__Work to be completed__: Go through the data below and gather each line containing "finishes".

▼

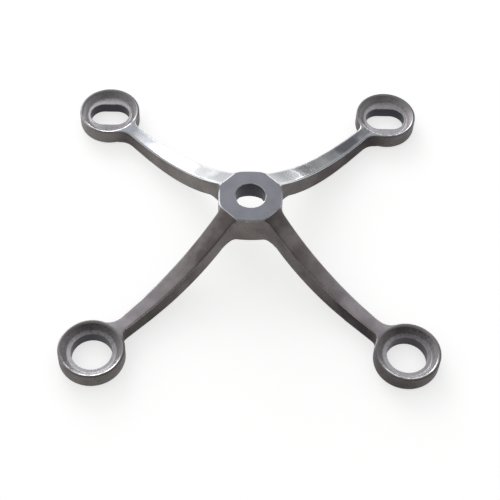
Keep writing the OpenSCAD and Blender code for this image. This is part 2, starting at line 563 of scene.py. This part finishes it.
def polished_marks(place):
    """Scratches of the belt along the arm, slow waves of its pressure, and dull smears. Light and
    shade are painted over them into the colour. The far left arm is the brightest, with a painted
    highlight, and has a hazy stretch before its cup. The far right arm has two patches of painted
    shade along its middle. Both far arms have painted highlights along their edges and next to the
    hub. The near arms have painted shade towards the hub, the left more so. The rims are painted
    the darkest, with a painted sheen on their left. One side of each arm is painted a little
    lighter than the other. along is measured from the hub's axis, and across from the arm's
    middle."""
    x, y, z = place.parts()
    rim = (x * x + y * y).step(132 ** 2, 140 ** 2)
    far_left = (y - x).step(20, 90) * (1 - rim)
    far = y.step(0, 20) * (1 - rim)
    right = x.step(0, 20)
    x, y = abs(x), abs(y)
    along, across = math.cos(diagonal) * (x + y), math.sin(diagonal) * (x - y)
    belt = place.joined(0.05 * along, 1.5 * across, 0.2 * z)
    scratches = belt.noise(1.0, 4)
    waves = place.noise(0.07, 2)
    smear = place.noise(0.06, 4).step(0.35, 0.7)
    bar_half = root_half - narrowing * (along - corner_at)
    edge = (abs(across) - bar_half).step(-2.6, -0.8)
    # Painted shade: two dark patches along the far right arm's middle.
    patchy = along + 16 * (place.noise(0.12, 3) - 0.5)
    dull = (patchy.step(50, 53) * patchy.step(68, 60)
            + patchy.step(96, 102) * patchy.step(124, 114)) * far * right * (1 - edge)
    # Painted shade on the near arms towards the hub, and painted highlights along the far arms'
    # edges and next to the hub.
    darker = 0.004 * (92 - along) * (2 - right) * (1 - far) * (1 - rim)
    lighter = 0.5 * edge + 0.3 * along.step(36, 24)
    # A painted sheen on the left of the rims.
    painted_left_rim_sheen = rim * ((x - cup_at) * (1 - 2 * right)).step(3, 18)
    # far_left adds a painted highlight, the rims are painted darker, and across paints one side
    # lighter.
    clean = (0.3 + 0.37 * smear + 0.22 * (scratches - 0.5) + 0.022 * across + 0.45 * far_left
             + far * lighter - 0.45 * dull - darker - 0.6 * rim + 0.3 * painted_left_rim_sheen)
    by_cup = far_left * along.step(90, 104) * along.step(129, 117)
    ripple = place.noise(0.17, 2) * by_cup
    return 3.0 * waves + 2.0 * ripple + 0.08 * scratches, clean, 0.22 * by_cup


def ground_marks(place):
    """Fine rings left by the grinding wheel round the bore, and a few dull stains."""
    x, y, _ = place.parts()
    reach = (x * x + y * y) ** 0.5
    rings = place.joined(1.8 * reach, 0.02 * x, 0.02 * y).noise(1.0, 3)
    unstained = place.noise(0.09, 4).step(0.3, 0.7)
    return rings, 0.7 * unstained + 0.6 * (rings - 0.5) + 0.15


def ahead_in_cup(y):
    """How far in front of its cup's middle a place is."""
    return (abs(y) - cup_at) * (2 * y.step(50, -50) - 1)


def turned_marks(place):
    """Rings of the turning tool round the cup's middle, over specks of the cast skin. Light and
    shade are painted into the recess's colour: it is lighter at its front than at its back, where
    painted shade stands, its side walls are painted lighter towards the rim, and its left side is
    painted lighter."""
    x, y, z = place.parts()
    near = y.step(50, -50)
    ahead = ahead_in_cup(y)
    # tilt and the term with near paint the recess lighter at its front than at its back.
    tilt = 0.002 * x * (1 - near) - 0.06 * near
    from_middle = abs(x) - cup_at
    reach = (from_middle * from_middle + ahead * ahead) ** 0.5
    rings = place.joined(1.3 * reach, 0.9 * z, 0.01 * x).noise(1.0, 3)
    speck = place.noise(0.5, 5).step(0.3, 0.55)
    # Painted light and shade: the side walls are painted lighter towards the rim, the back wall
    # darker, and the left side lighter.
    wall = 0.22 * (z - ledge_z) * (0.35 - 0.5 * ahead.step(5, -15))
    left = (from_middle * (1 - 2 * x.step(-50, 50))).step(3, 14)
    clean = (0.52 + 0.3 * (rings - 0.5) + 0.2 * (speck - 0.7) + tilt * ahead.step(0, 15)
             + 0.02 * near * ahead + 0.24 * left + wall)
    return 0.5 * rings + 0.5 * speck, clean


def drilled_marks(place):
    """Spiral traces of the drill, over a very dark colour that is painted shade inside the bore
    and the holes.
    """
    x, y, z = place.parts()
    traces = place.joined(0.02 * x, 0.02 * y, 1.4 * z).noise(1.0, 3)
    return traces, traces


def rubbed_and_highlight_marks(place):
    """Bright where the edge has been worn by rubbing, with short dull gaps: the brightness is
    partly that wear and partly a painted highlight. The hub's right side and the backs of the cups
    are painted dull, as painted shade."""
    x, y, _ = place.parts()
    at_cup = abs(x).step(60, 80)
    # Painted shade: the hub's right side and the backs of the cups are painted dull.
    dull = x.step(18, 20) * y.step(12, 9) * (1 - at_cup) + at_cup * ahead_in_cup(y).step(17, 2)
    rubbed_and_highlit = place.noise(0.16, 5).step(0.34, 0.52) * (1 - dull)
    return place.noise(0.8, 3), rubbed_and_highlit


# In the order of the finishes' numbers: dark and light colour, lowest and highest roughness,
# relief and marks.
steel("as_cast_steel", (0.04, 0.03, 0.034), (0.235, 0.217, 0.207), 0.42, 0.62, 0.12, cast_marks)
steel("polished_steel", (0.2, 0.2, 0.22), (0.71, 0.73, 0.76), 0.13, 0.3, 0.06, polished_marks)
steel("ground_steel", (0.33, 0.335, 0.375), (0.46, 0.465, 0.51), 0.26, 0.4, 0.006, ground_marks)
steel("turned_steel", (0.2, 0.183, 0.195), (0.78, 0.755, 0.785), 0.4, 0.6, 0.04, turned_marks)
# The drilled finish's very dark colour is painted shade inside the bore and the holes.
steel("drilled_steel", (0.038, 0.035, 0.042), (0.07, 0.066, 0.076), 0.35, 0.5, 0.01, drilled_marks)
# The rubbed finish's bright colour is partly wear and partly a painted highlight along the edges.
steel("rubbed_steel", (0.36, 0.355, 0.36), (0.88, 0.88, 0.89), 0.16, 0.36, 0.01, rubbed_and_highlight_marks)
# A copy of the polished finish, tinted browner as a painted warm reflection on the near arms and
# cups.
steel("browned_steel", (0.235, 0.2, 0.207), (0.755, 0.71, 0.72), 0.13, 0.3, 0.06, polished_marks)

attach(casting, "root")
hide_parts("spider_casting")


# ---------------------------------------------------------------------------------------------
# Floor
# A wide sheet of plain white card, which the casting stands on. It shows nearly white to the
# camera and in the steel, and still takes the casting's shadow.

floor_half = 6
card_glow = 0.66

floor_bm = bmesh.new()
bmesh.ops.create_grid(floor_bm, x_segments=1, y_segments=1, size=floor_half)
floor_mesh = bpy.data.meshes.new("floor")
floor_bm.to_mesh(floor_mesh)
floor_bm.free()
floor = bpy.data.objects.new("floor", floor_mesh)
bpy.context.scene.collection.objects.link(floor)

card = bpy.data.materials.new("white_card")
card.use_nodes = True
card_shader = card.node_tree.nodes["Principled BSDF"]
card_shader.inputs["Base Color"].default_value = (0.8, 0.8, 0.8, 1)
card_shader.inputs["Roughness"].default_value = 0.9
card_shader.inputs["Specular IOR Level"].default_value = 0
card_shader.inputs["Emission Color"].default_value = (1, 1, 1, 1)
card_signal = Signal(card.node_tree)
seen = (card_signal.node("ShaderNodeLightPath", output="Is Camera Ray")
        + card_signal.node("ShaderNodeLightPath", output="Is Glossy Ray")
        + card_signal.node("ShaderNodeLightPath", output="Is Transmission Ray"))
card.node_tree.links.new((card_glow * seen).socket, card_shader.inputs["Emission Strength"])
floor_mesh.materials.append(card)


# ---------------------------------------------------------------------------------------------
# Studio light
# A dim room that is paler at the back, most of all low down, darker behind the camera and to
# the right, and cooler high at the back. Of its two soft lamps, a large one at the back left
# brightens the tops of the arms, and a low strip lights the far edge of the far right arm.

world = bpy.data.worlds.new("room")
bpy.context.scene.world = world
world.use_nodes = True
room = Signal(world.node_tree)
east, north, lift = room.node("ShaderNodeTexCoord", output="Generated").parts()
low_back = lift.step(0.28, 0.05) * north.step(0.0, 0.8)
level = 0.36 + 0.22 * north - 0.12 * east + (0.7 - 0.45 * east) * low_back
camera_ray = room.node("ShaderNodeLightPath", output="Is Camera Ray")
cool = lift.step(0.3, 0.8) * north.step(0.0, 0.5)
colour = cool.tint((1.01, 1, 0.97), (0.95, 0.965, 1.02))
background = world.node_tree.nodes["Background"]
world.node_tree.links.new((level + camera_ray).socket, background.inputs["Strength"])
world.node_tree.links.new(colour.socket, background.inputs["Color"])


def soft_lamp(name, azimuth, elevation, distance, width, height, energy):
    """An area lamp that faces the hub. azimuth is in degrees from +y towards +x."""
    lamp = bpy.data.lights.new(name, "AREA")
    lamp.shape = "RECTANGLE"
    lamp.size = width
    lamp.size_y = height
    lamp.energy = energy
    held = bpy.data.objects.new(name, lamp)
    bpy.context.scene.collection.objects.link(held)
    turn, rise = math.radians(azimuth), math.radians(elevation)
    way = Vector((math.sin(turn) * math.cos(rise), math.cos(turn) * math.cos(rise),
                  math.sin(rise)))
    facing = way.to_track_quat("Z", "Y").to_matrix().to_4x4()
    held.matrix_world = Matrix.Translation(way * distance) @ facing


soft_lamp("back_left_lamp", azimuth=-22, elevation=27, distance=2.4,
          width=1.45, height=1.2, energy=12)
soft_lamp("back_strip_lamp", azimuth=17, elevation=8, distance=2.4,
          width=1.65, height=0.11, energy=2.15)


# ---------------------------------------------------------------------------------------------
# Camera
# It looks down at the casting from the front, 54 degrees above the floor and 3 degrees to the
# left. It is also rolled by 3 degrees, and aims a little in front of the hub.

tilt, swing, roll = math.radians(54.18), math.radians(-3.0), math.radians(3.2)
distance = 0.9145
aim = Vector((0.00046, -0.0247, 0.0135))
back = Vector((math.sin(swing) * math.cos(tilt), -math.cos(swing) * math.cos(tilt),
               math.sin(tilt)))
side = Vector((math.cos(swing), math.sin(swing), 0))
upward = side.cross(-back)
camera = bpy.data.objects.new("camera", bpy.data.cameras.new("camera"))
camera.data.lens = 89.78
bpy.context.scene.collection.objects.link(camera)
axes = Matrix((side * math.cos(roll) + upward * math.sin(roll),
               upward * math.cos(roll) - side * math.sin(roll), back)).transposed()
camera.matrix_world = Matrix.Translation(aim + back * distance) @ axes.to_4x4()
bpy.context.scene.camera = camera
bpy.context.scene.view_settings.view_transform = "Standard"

▲

__Exercise answer__:
Keep writing the OpenSCAD and Blender code for this image. This is part 2, starting at line 563 of scene.py. This part finishes it.
# In the order of the finishes' numbers: dark and light colour, lowest and highest roughness,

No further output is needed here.